Intanto un primo passo verso la collaborazione tra il Ministero dell'ambiente e la Regione Calabria è stato fatto: “
Due gli accordi raggiunti a Roma – ha riferito l'assessore calabrese per l'Ambiente Silvestro Greco – per non lasciare la Regione ad affrontare da sola questa emergenza, senza i mezzi e le competenze necessarie''.
Il primo accordo riguarda l'impegno del Ministero dell'Ambiente per la 'caratterizzazione' a terra, attraverso indagini ed analisi da realizzare in collaborazione con Arpacal. Il secondo e' un intervento a mare con la nave 'Astrea' dell'Ispra, per effettuare rilevamenti su ogni tipo di campione in grado di fornire informazioni sulle tipologie e la diffusione degli inquinanti contenuti nei bidoni della stiva di quella che ormai sembra essere la nave fantasma 'Cunski'.

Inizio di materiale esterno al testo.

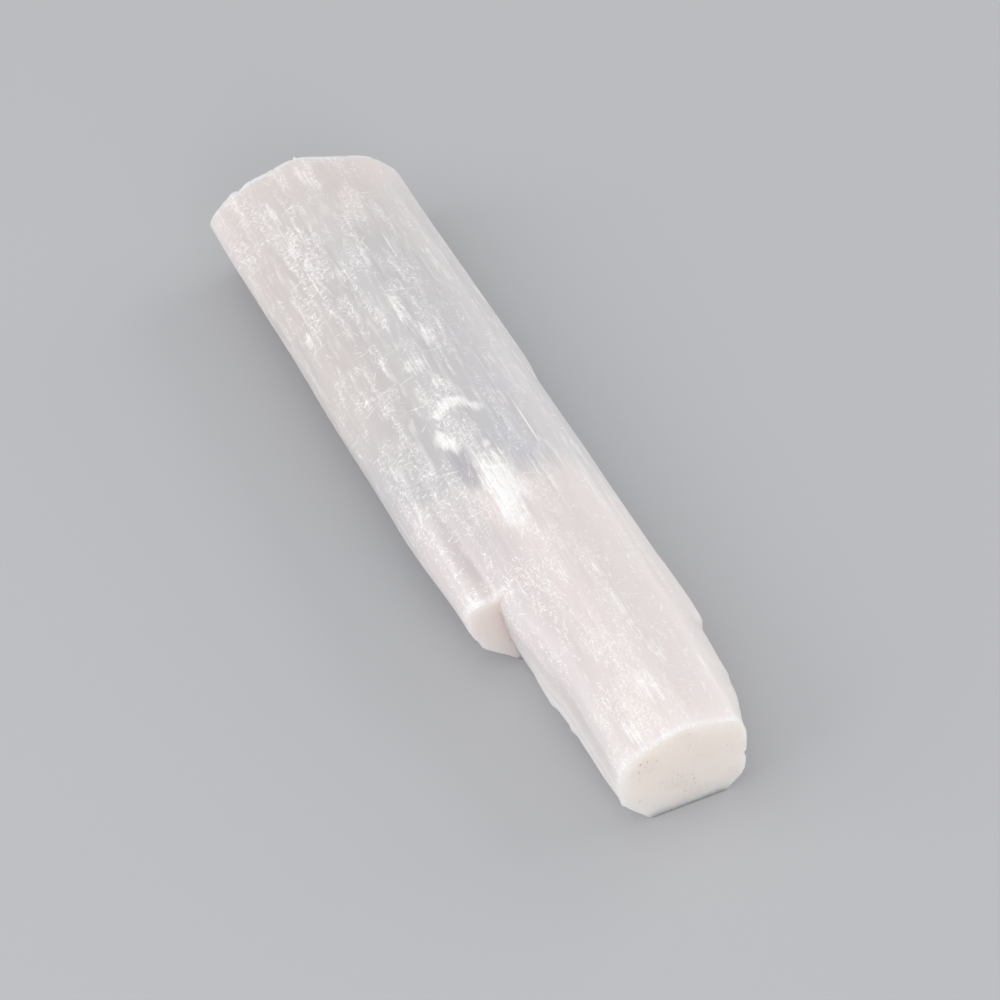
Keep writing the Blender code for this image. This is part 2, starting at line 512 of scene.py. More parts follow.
@dataclass(frozen=True)
class FibreRelief:
    """Shallow ridges and furrows that run along the fibres, pressed into the skin."""

    SIZES = ("Ledge Width", "Ledge Length", "Ledge Depth", "Fibre Width", "Fibre Length", "Fibre Depth",
             "Chip Size", "Chip Depth")
    ledge_width: float = 2.4
    ledge_length: float = 45.0
    ledge_depth: float = 0.14
    ledge_octaves: float = 1.0
    fibre_width: float = 0.7
    fibre_length: float = 14.0
    fibre_depth: float = 0.05
    fibre_octaves: float = 2.0
    ridged: Span = (0.3, 0.7)
    chip_size: float = 1.6
    chip_depth: float = 0.3
    chip_octaves: float = 2.0
    chipped: Span = (0.5, 0.72)
    off_floor: Span = (0.2, 1.5)
    seed: int = 5

    def interface(self, tree: bpy.types.NodeTree) -> None:
        """Gives the tree its named inputs and its output."""
        faces = tree.interface
        faces.new_socket("Geometry", in_out="INPUT", socket_type="NodeSocketGeometry")
        for name in self.sizes():
            faces.new_socket(name, in_out="INPUT", socket_type="NodeSocketFloat")
        for name in ("Skin Finish", "Sawn Finish"):
            faces.new_socket(name, in_out="INPUT", socket_type="NodeSocketMaterial")
        faces.new_socket("Geometry", in_out="OUTPUT", socket_type="NodeSocketGeometry")

    @staticmethod
    def noise(board: Board, spot: Socket, seed: Socket, octaves: float) -> Signal:
        """Noise around 0.5 at a place that is counted in the noise's own cycles."""
        node = board.add("ShaderNodeTexNoise", {"noise_dimensions": "4D"},
                         {"Vector": spot, "W": seed, "Scale": 1.0, "Detail": octaves})
        return Signal(board, node.outputs[0])

    @staticmethod
    def mark(board: Board, name: str) -> Signal:
        """A mark that the form left on its mesh."""
        node = board.add("GeometryNodeInputNamedAttribute", {"data_type": "FLOAT"}, {"Name": name})
        return Signal(board, node.outputs["Attribute"])

    def depth(self, board: Board, given: bpy.types.NodeOutputs, place: Socket) -> Signal:
        """How far each point moves along its normal.

        Args:
            board: The tree.
            given: The tree's named inputs.
            place: Each point's position.

        Returns:
            The distance in metres, below 0 because it is inwards, and fading to 0 at the floor.
        """
        fibres = 0.0
        for kind, octaves in (("Ledge", self.ledge_octaves), ("Fibre", self.fibre_octaves)):
            wide, long = given[f"{kind} Width"], given[f"{kind} Length"]
            rates = board.add("ShaderNodeCombineXYZ", values={"X": long, "Y": wide, "Z": wide}).outputs[0]
            ridge = self.noise(board, board.vector("DIVIDE", place, rates), given["Seed"], octaves)
            fibres = fibres + (ridge.rise(*self.ridged) - 1) * Signal(board, given[f"{kind} Depth"])
        spot = board.add("ShaderNodeVectorMath", {"operation": "SCALE"},
                         {0: place, "Scale": 1 / Signal(board, given["Chip Size"])}).outputs[0]
        chips = self.noise(board, spot, given["Seed"], self.chip_octaves).rise(*self.chipped)
        chips = chips * self.mark(board, "edge") * Signal(board, given["Chip Depth"])
        low, high = self.off_floor
        height = board.parts(place)[2].rise(low * MM, high * MM)
        return (fibres * self.mark(board, "skin") - chips) * height

    def tree(self) -> bpy.types.NodeTree:
        """Builds the Geometry Nodes tree, with its sizes as named inputs."""
        tree = bpy.data.node_groups.new("fibre relief", "GeometryNodeTree")
        self.interface(tree)
        board = Board(tree)
        given = board.add("NodeGroupInput").outputs
        place = board.add("GeometryNodeInputPosition").outputs[0]
        normal = board.add("GeometryNodeInputNormal").outputs[0]
        pressed = board.add("ShaderNodeVectorMath", {"operation": "SCALE"},
                            {0: normal, "Scale": self.depth(board, given, place)})
        moved = board.add("GeometryNodeSetPosition",
                          values={"Geometry": given["Geometry"], "Offset": pressed.outputs[0]})
        whole = board.add("GeometryNodeRealizeInstances", values={"Geometry": moved.outputs[0]})
        dressed = board.add("GeometryNodeSetMaterial",
                            values={"Geometry": whole.outputs[0], "Material": given["Skin Finish"]})
        dressed = board.add("GeometryNodeSetMaterial",
                            values={"Geometry": dressed.outputs[0], "Material": given["Sawn Finish"],
                                    "Selection": self.mark(board, "sawn")})
        board.add("NodeGroupOutput", values={"Geometry": dressed.outputs[0]})
        return tree

    def sizes(self) -> dict[str, float]:
        """Each named input with its value in metres, and the seed."""
        sizes = {name: getattr(self, name.lower().replace(" ", "_")) * MM for name in self.SIZES}
        return {**sizes, "Seed": float(self.seed)}

    def apply(self, piece: bpy.types.Object, finishes: dict[str, bpy.types.Material]) -> None:
        """Presses the relief into a piece, which stays a plain mesh.

        Args:
            piece: The object to change.
            finishes: The material of each material input.
        """
        modifier = piece.modifiers.new("fibre relief", "NODES")
        modifier.node_group = self.tree()
        given = {**self.sizes(), **finishes}
        for item in modifier.node_group.interface.items_tree:
            if item.in_out == "INPUT" and item.name in given:
                modifier[item.identifier] = given[item.name]
        graph = bpy.context.evaluated_depsgraph_get()
        mesh = bpy.data.meshes.new_from_object(piece.evaluated_get(graph))
        piece.modifiers.remove(modifier)
        piece.data = mesh


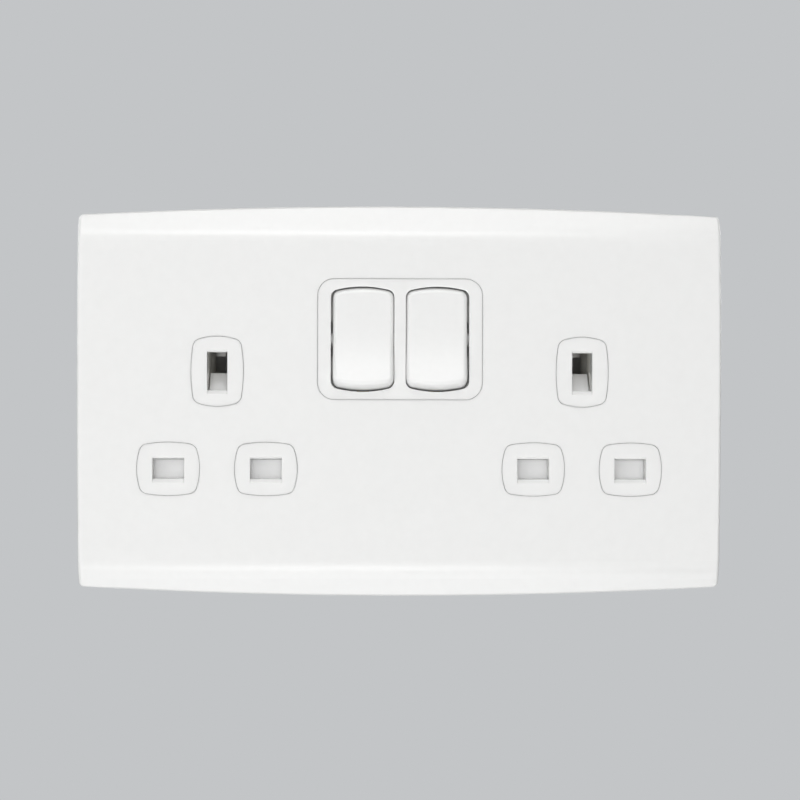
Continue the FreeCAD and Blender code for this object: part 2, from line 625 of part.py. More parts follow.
def front_carrier():
    """Fixed front moulding: it holds the mechanism, and its bosses show flush through the fascia."""
    void = shell_form("carrier_void", "(carrier_inset + carrier_wall)",
                      "(plate_depth - carrier_roof)", "band_round / 2")
    body = shell_form("front_carrier", "carrier_inset", "(plate_depth - carrier_front)", "band_round / 2")
    pieces.append(body)
    subtract(body, "hollow", void)
    loops = bosses("0")
    pad(body, "bosses", "front", loops, "carrier_roof", "plate_depth")
    dress(body, "Fillet", "boss_corners", through("front", sum(loops, [])), "boss_round")
    loop = surround("0")
    pad(body, "surround", "front", [loop], "carrier_roof", "plate_depth")
    dress(body, "Fillet", "surround_corners", through("front", loop), "surround_round")
    slots(body)
    rocker_openings(body)
    bearing_cheeks(body)
    fixings = [(f"{sign} * fixing_pitch / 2", "0") for _, sign in SIDES]
    pad(body, "fixing_bosses", "front", [disc(*spot, "fixing_boss") for spot in fixings],
        "0", "carrier_roof + cut_margin")
    pocket(body, "fixing_holes", "front", [disc(*spot, "fixing_bore") for spot in fixings],
           "-cut_margin", "carrier_front + cut_margin")
    pocket(body, "fixing_seats", "front", [disc(*spot, "fixing_head") for spot in fixings],
           "carrier_front - fixing_seat", "carrier_front + cut_margin")
    posts = post_places()
    pad(body, "screw_posts", "front", [disc(*spot, "post_size") for spot in posts],
        "post_rear", "carrier_roof + cut_margin")
    pocket(body, "pilot_holes", "front", [disc(*spot, "screw_size + 2 * screw_fit") for spot in posts],
           "post_rear - cut_margin", "carrier_roof")
    windows = []
    for _, sign in SIDES:
        half = "(hook_width / 2 + hook_gap)"
        windows.append(rectangle("hook_rear - hook_gap", f"{sign} * hook_place - {half}",
                                 "hook_rear + hook_length + hook_gap", f"{sign} * hook_place + {half}"))
    pocket(body, "hook_windows", "top", windows, "-plate_height / 2", "plate_height / 2")


def strip_runs():
    """The straight runs of each conductor strip: low x, low z, high x and high z of each."""
    half, leaf = "strip_width / 2", "leaf_width / 2"
    neutral_left, neutral_right = "(-outlet_place - line_place)", "(outlet_place - line_place)"
    live_left, live_right = "(-outlet_place + line_place)", "(outlet_place + line_place)"
    clip_low = "line_rise - leaf_root / 2 - leaf_stock"
    clip_high = "line_rise + leaf_root / 2 + leaf_stock"
    foot, top = f"-neutral_run_drop - {half}", f"earth_run_rise + {half}"
    live_low, live_high = f"-line_run_rise - {half}", f"-line_run_rise + {half}"
    load_low, load_high = f"-load_run_rise - {half}", f"-load_run_rise + {half}"
    wing = f"{half} + button_size / 2"
    fixed_rise = "switch_rise + button_place"
    runs = {
        "neutral_bar": [
            (f"{neutral_left} - {leaf}", foot, f"{neutral_right} + {leaf}", f"-neutral_run_drop + {half}"),
            (f"{neutral_left} - {leaf}", foot, f"{neutral_left} + {leaf}", clip_high),
            (f"{neutral_right} - {leaf}", foot, f"{neutral_right} + {leaf}", clip_high),
        ],
        "live_bar": [
            (f"outlet_place - {leaf}", foot, f"outlet_place + {leaf}", live_high),
            (f"-{half}", live_low, f"outlet_place + {leaf}", live_high),
            (f"-{half}", live_low, half, f"{fixed_rise} + {half}"),
            (f"-rocker_place - {wing}", f"{fixed_rise} - {half}", f"rocker_place + {wing}",
             f"{fixed_rise} + {half}"),
        ],
        "live_contact_left": [
            (f"-rocker_place - {half}", load_low, f"-rocker_place + {half}", "switch_rise + cheek_reach"),
            (f"{live_left} - {leaf}", load_low, f"-rocker_place + {half}", load_high),
            (f"{live_left} - {leaf}", clip_low, f"{live_left} + {leaf}", load_high),
        ],
        "live_contact_right": [
            (f"rocker_place - {half}", load_low, f"rocker_place + {half}", "switch_rise + cheek_reach"),
            (f"rocker_place - {half}", load_low, f"{live_right}", load_high),
            (f"{live_right} - {leaf}", clip_high, f"{live_right}", load_high),
            (f"{live_right} - {leaf}", clip_low, f"{live_right} + {leaf}", clip_high),
        ],
        "earth_bar": [
            (f"-outlet_place - {leaf}", f"earth_run_rise - {half}", f"outlet_place + {leaf}", top),
        ],
    }
    for _, sign in SIDES:
        runs["earth_bar"].append(
            (f"{sign} * outlet_place - {leaf}", "earth_rise + earth_leaf_height / 2",
             f"{sign} * outlet_place + {leaf}", top)
        )
    return runs


def strip(label, runs):
    """A flat conductor strip made of straight runs."""
    body = new_body(label)
    for number, run in enumerate(runs):
        pad(body, f"run_{number}", "front", [rectangle(*run)], "-strip_seat", "-strip_face")
    return body


def leaf_profile(way, bend, throat, pinch, mouth, front):
    """Section of one contact leaf: straight from its root, pinched at the throat and flared at the mouth.

    Entries are the distance from the pin's middle and the place forward.
    """
    inside = [("leaf_root / 2", "-strip_seat"), ("leaf_root / 2", bend)]
    inside += [(f"{throat} / 2", pinch), (f"{mouth} / 2", front)]
    outside = [(f"{apart} + leaf_stock", forward) for apart, forward in reversed(inside)]
    return [(f"{way} * ({apart})", forward) for apart, forward in inside + outside]


def line_clip(body, name, across):
    """Two leaves that grip a line pin from above and below."""
    for way, end in ((-1, "lower"), (1, "upper")):
        profile = leaf_profile(way, "-leaf_bend", "leaf_throat", "-leaf_pinch", "leaf_mouth", "leaf_front")
        loop = [(f"line_rise + {apart}", forward) for apart, forward in profile]
        loop = loop if way < 0 else loop[::-1]
        pad(body, f"{name}_{end}", "side", [loop], f"{across} - leaf_width / 2", f"{across} + leaf_width / 2")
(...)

Non risulta invece mai essere arrivata a destinazione la lettera inviata dal Comitato civico, con la quale si chiede conto dei rilievi già effettuati.
“Stiamo anche pensando di scendere nuovamente in piazza, ma stavolta a Roma, dove ci sono i nostri veri interlocutori per chiedere che si continui ad indagare lungo il greto del fiume Oliva perchè il timore è che le aree contaminate siano molto più vaste". Un appello alle istituzioni dunque, ma senza dimenticare che è necessaria una forte presa di coscienza e una grande mobilitazione da parte di tutti i cittadini coinvolti. “Crediamo che se tutto questo fosse accaduto in qualche comune del Nord o del centro Italia le popolazioni si sarebbero sollevate compatte imponendo interventi immediati e risolutivi. Quando, nel 1976, scoppiò il caso della Icmesa di Seveso il fatto divenne un caso nazionale ed internazionale grazie alla mobilitazione della gente e la bonifica del suolo venne fatta in tempi brevi.”